TASK STATEMENT ▸ Output all the material that follows, exactly as given.

SOURCE MATERIAL ▸
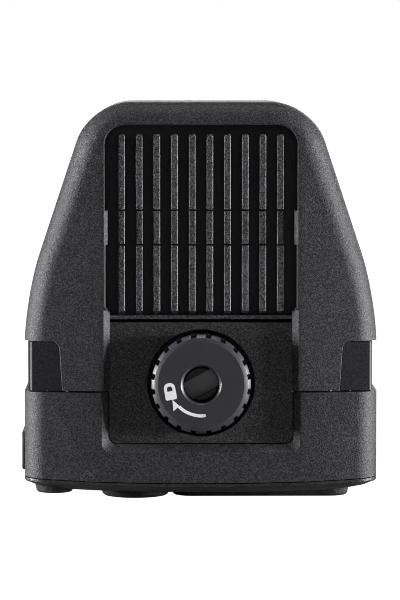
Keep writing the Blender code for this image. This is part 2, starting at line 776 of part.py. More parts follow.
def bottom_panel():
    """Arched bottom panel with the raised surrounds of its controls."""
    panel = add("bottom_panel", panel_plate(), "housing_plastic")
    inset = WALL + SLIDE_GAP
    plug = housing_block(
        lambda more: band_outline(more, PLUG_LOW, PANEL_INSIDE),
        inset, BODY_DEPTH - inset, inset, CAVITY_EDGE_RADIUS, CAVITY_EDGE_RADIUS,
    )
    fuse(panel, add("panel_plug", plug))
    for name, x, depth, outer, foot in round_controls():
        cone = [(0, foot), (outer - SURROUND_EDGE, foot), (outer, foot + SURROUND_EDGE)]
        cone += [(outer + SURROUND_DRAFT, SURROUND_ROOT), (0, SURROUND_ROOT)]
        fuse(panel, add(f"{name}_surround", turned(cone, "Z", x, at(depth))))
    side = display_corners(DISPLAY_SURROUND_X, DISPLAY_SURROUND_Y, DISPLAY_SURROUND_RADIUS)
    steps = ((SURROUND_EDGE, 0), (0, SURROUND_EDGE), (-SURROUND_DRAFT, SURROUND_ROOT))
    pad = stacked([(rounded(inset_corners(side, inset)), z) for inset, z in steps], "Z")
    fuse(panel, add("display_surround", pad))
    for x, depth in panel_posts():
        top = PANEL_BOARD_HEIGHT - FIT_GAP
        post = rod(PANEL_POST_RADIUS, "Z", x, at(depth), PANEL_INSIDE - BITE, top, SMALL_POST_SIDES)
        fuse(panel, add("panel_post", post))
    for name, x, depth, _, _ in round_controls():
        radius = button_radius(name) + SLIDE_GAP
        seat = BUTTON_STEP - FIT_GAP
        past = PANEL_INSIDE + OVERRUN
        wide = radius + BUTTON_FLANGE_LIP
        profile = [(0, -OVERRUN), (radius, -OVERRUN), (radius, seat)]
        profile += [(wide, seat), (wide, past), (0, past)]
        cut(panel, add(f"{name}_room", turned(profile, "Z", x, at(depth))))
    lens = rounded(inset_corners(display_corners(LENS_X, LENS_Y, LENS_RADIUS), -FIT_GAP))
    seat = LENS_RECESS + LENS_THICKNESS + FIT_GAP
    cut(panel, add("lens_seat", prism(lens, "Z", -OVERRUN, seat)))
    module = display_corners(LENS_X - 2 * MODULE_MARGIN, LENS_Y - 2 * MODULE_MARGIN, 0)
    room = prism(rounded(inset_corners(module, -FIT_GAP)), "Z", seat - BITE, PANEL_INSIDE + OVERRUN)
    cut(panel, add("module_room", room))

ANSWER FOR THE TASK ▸
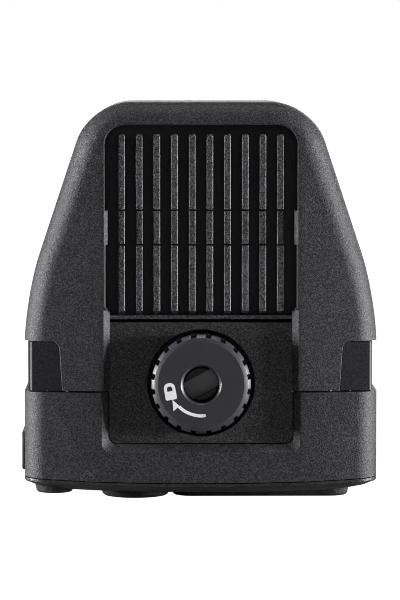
Keep writing the Blender code for this image. This is part 2, starting at line 776 of part.py. More parts follow.
def bottom_panel():
    """Arched bottom panel with the raised surrounds of its controls."""
    panel = add("bottom_panel", panel_plate(), "housing_plastic")
    inset = WALL + SLIDE_GAP
    plug = housing_block(
        lambda more: band_outline(more, PLUG_LOW, PANEL_INSIDE),
        inset, BODY_DEPTH - inset, inset, CAVITY_EDGE_RADIUS, CAVITY_EDGE_RADIUS,
    )
    fuse(panel, add("panel_plug", plug))
    for name, x, depth, outer, foot in round_controls():
        cone = [(0, foot), (outer - SURROUND_EDGE, foot), (outer, foot + SURROUND_EDGE)]
        cone += [(outer + SURROUND_DRAFT, SURROUND_ROOT), (0, SURROUND_ROOT)]
        fuse(panel, add(f"{name}_surround", turned(cone, "Z", x, at(depth))))
    side = display_corners(DISPLAY_SURROUND_X, DISPLAY_SURROUND_Y, DISPLAY_SURROUND_RADIUS)
    steps = ((SURROUND_EDGE, 0), (0, SURROUND_EDGE), (-SURROUND_DRAFT, SURROUND_ROOT))
    pad = stacked([(rounded(inset_corners(side, inset)), z) for inset, z in steps], "Z")
    fuse(panel, add("display_surround", pad))
    for x, depth in panel_posts():
        top = PANEL_BOARD_HEIGHT - FIT_GAP
        post = rod(PANEL_POST_RADIUS, "Z", x, at(depth), PANEL_INSIDE - BITE, top, SMALL_POST_SIDES)
        fuse(panel, add("panel_post", post))
    for name, x, depth, _, _ in round_controls():
        radius = button_radius(name) + SLIDE_GAP
        seat = BUTTON_STEP - FIT_GAP
        past = PANEL_INSIDE + OVERRUN
        wide = radius + BUTTON_FLANGE_LIP
        profile = [(0, -OVERRUN), (radius, -OVERRUN), (radius, seat)]
        profile += [(wide, seat), (wide, past), (0, past)]
        cut(panel, add(f"{name}_room", turned(profile, "Z", x, at(depth))))
    lens = rounded(inset_corners(display_corners(LENS_X, LENS_Y, LENS_RADIUS), -FIT_GAP))
    seat = LENS_RECESS + LENS_THICKNESS + FIT_GAP
    cut(panel, add("lens_seat", prism(lens, "Z", -OVERRUN, seat)))
    module = display_corners(LENS_X - 2 * MODULE_MARGIN, LENS_Y - 2 * MODULE_MARGIN, 0)
    room = prism(rounded(inset_corners(module, -FIT_GAP)), "Z", seat - BITE, PANEL_INSIDE + OVERRUN)
    cut(panel, add("module_room", room))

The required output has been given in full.